◆ **Aim**
Only the lines from the one holding "motor_bearings();" through the one holding "obj.data.transform(world)" are to be retyped, exactly as they appear, with both boundary lines included.

******

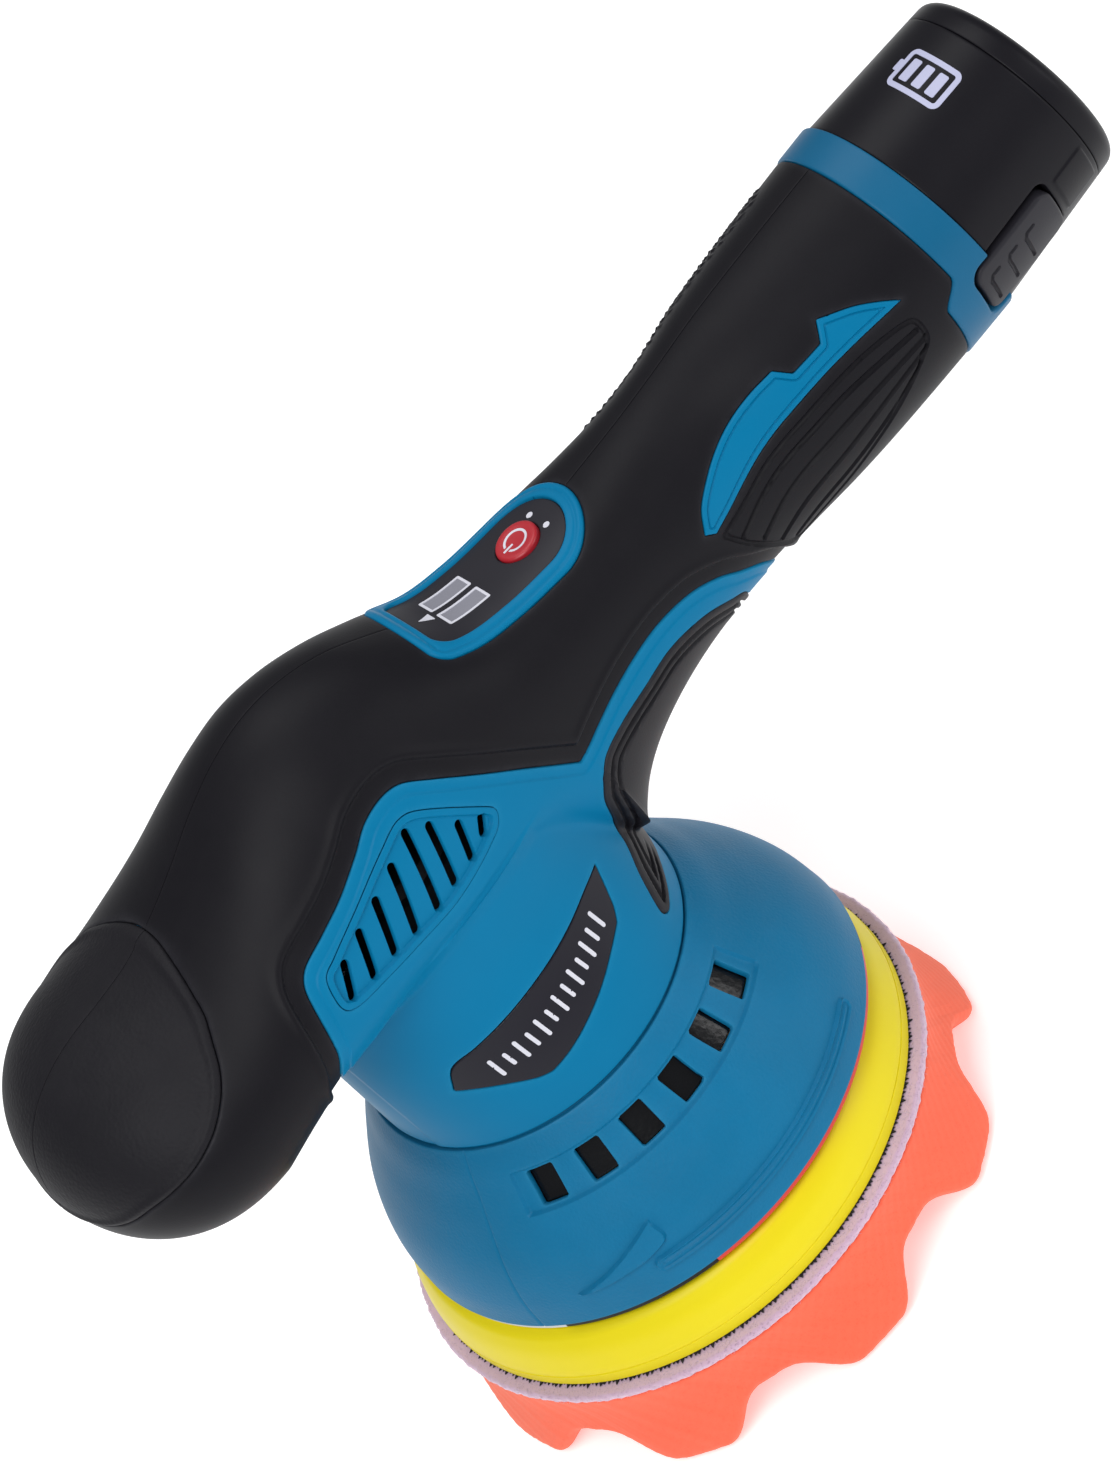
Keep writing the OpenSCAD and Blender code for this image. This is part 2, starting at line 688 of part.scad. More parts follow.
// Case: a drafted drum outside the handle, a three lobed stem and a tongue inside it
module battery_case() {
    color(BLACK) difference() {
        union() {
            translate([handle_end + 0.1, 0, axis_z]) rotate([0, 90, 0])
                cylinder(h = battery_out - 6.1, r1 = battery_r, r2 = battery_r - 1.6, $fn = 120);
            translate([stem_x, 0, axis_z]) hull() at_cells()
                cylinder(h = handle_end + 4 - stem_x, r = cell_r + 1.3, $fn = 40);
            translate([stem_x - 15, -7, axis_z - 4.5]) cube([16, 14, 9]);
        }
        translate([cell_x, 0, axis_z]) hull() at_cells()
            cylinder(h = cell_l + 4, r = cell_r + 0.2, $fn = 40);
        for (y = [-4, 0, 4])
            translate([stem_x - 16, y - 0.8, axis_z - 3.5]) cube([14, 1.6, 7]);
        for (s = [-1, 1]) latch_frame(s) {
            translate([latch_x - 0.4, -latch_w / 2 - 0.4, latch_foot - latch_travel - 0.3])
                cube([latch_l + 0.8, latch_w + 0.8, 12]);
            translate([handle_end - 1, -3.5, latch_foot - latch_travel - 0.3])
                cube([6, 7, 12]);
        }
    }
}

module battery_end_cap() {
    h = 5.9;
    r = battery_r - 1.7;
    color(BLACK) translate([handle_end + battery_out - h, 0, axis_z]) rotate([0, 90, 0])
        rotate_extrude($fn = 120) polygon(concat([[0, h - 1.8], [0, h], [r - 3.4, h]],
            [for (a = [75:-15:0]) [r - 3.4 + 3 * cos(a), h - 3 + 3 * sin(a)]],
            [[r, 0], [20.6, 0], [20.6, h - 1.8]]));
}

module battery_cells() {
    color([0.2, 0.55, 0.35]) translate([cell_x, 0, axis_z]) at_cells()
        cylinder(h = cell_l, r = cell_r - 0.1, $fn = 48);
}

module battery_board() {
    color(BOARD) translate([cell_x + 2, 0, axis_z]) rotate([0, 90, 0])
        cylinder(h = 58, r = 1.2, $fn = 24);
}

// Release button with a tongue that runs forward under the handle collar
module latch(side) {
    color(BLACK) difference() {
        union() {
            intersection() {
                translate([latch_x, 0, axis_z]) rotate([0, 90, 0])
                    cylinder(h = latch_l, r = battery_r + 0.3, $fn = 120);
                latch_frame(side) translate([latch_x, -latch_w / 2, latch_foot])
                    cube([latch_l, latch_w, 10]);
            }
            latch_frame(side) translate([handle_end - 9, -3, latch_foot])
                cube([11, 6, 1.7]);
        }
        latch_frame(side) translate([latch_x + latch_l / 2, 0, latch_foot - 1])
            cylinder(h = 4.2, r = 2.2, $fn = 32);
    }
}

module latch_springs() {
    color(STEEL) for (s = [-1, 1]) latch_frame(s)
        translate([latch_x + latch_l / 2, 0, latch_foot - latch_travel - 0.3]) difference() {
            cylinder(h = 3.2, r = 1.9, $fn = 32);
            translate([0, 0, -1]) cylinder(h = 6, r = 1.4, $fn = 32);
        }
}

shell(-1);  // shell_left
shell(1);  // shell_right
overmould(-1);  // overmould_left
overmould(1);  // overmould_right
nose_grip(-1);  // nose_grip_left
nose_grip(1);  // nose_grip_right
finger_grip();
vent_grille(-1);  // vent_grille_left
vent_grille(1);  // vent_grille_right
label_plate(-1);  // label_plate_left
label_plate(1);  // label_plate_right
flash_insert(-1);  // flash_insert_left
flash_insert(1);  // flash_insert_right
handle_collar();
control_bezel();
control_overlay();
display_windows();
led_lenses();
power_button();
button_spring();
tact_switch();
control_board();
motor_driver_board();
housing_screws();
motor_can();
motor_endcap();
motor_magnets();
motor_bearings();
carbon_brushes();
motor_screws();
armature_core();
armature_windings();
commutator();
motor_shaft();
cooling_fan();
eccentric_hub();
counterweight();
pad_bearing();
hood();
hood_screws();
rim_band_black();
rim_band_red();
rim_band_pale();
spindle();
backing_core();
backing_plate();
hook_layer();
loop_layer();
foam_pad();
terminal_block();
battery_case();
battery_end_cap();
battery_cells();
battery_board();
latch(-1);  // latch_left
latch(1);  // latch_right
latch_springs();
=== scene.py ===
import math
import bpy
import numpy as np
from mathutils import Matrix, Vector
from mathutils.geometry import tessellate_polygon


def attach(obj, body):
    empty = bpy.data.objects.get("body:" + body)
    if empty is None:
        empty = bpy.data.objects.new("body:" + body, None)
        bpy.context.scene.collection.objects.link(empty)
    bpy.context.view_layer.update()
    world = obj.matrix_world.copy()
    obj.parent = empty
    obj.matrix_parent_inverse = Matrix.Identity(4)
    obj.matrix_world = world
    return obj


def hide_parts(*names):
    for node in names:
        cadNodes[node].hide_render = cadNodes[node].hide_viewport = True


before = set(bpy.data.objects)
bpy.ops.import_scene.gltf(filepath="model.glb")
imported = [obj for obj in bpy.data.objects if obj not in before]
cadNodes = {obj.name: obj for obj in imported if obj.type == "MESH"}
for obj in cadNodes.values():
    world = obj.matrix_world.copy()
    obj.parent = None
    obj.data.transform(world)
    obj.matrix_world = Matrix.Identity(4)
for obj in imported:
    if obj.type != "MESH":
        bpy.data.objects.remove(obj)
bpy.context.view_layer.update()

mm = 0.001
axisZ = 127.0      # handle's centre line, mm above the foam's working face
collarZ = 79.0     # joint of the neck and the hood
rimZ = 40.0        # hood's rim
deckZ = 24.0       # hook and loop joint
padShift = -2.6    # the pad's axis against the motor's
tiny = 1e-3        # slack, mm, when a point on a cut line is tested
split = 0.03       # half of the gap between the left and right halves
gap = 0.06         # between an insert and the edge round it
sides = ((-1, "Left", "left"), (1, "Right", "right"))


# curves and outlines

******

◆ **Right answer**
motor_bearings();
carbon_brushes();
motor_screws();
armature_core();
armature_windings();
commutator();
motor_shaft();
cooling_fan();
eccentric_hub();
counterweight();
pad_bearing();
hood();
hood_screws();
rim_band_black();
rim_band_red();
rim_band_pale();
spindle();
backing_core();
backing_plate();
hook_layer();
loop_layer();
foam_pad();
terminal_block();
battery_case();
battery_end_cap();
battery_cells();
battery_board();
latch(-1);  // latch_left
latch(1);  // latch_right
latch_springs();
=== scene.py ===
import math
import bpy
import numpy as np
from mathutils import Matrix, Vector
from mathutils.geometry import tessellate_polygon


def attach(obj, body):
    empty = bpy.data.objects.get("body:" + body)
    if empty is None:
        empty = bpy.data.objects.new("body:" + body, None)
        bpy.context.scene.collection.objects.link(empty)
    bpy.context.view_layer.update()
    world = obj.matrix_world.copy()
    obj.parent = empty
    obj.matrix_parent_inverse = Matrix.Identity(4)
    obj.matrix_world = world
    return obj


def hide_parts(*names):
    for node in names:
        cadNodes[node].hide_render = cadNodes[node].hide_viewport = True


before = set(bpy.data.objects)
bpy.ops.import_scene.gltf(filepath="model.glb")
imported = [obj for obj in bpy.data.objects if obj not in before]
cadNodes = {obj.name: obj for obj in imported if obj.type == "MESH"}
for obj in cadNodes.values():
    world = obj.matrix_world.copy()
    obj.parent = None
    obj.data.transform(world)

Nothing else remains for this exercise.